Like Drawdown, it identifies opportunities and strategies with real prospects of working. But there’s an intriguing and important caveat: no strategy will reach the targets without afforestation expanding greatly as a carbon sink.
This should make us stop and think – about urban expansion as well as rural practices, and how our region might tackle that. It’s also interesting to stand it beside Drawdown’s ninth-most-promising strategy ‘‘Silvopasture’’: the rediscovery that grazing among trees can still maintain productivity.
See what I mean? It’s hard to get our head around just that bit, let alone it all. But it’s exciting, too, because we’re seeing real actions with truly promising outcomes, including some we can readily take on board as individuals.
So where does that leave councils, and NCC and TDC in particular? Like much of the world, they’ve struggled to translate mainstream thinking into good policy, and then policy into workable plans.
An important starting point is investing seriously in people and processes dedicated to catch up, and keep up, with current climate change thinking.
Then prioritise injecting that information into our planning processes. Two things stand out for our region: find transport solutions that end Nelson’s reign as global arch-villains of private car usage; and pursue the blending of forestry and pasture.
We ratepayers also have a role: we must support councils’ funding all of this, and then making the big calls.
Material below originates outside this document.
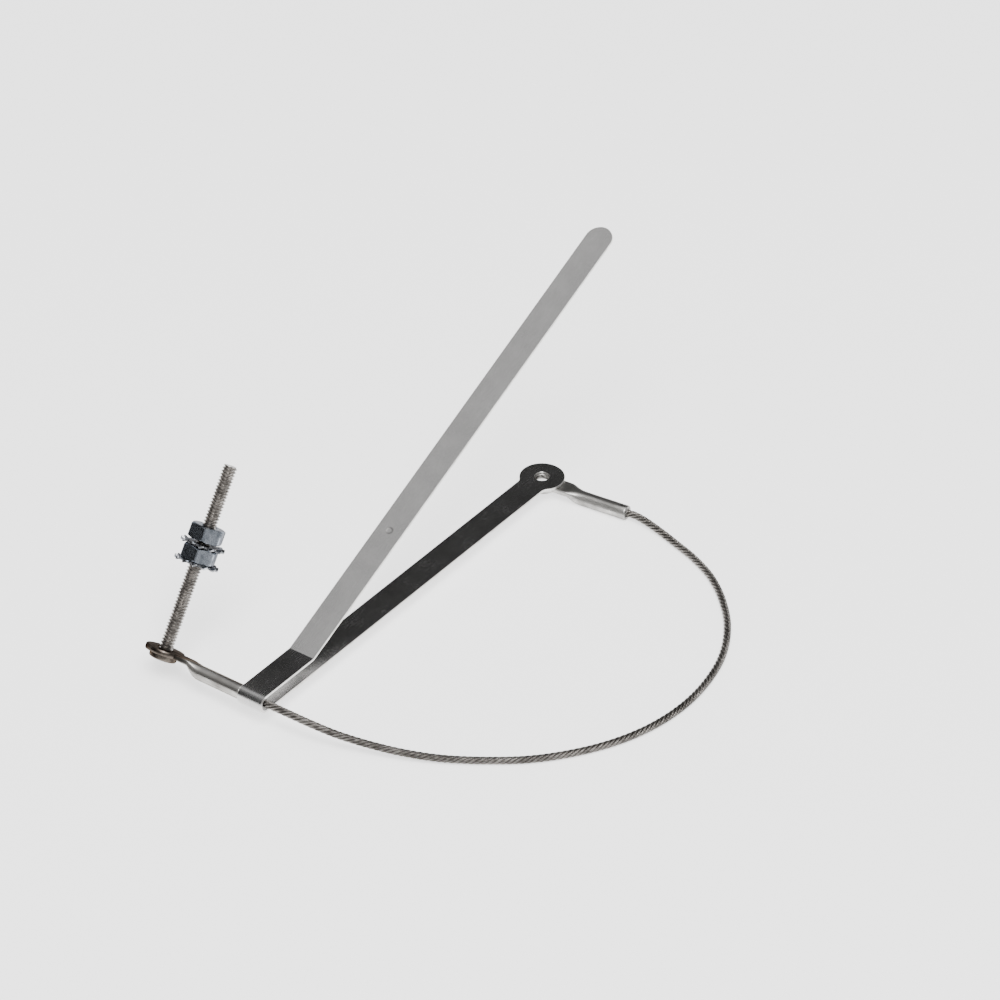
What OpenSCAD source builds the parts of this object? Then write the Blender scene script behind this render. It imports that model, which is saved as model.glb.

Otherwise it’s as good as saying ‘‘party on, and don’t worry about our kids and grandkids’’.
The mayors’ joint stance is also a double-prod to the government, for the mayors not only urged the government to do much better, but also endorsed the latest report of the Parliamentary Commissioner for the Environment, Jan Wright.
The latter is significant because the government has a weak track record of heeding high-level environmental advice.
But these issues are far too important to be downgraded by political posturing.
So thank you, mayors, not only for your brave and important stance on climate change, but also for setting an example that others would do well to follow.
And please keep the rest of us posted how we can help on this great and difficult journey – we really need you to succeed.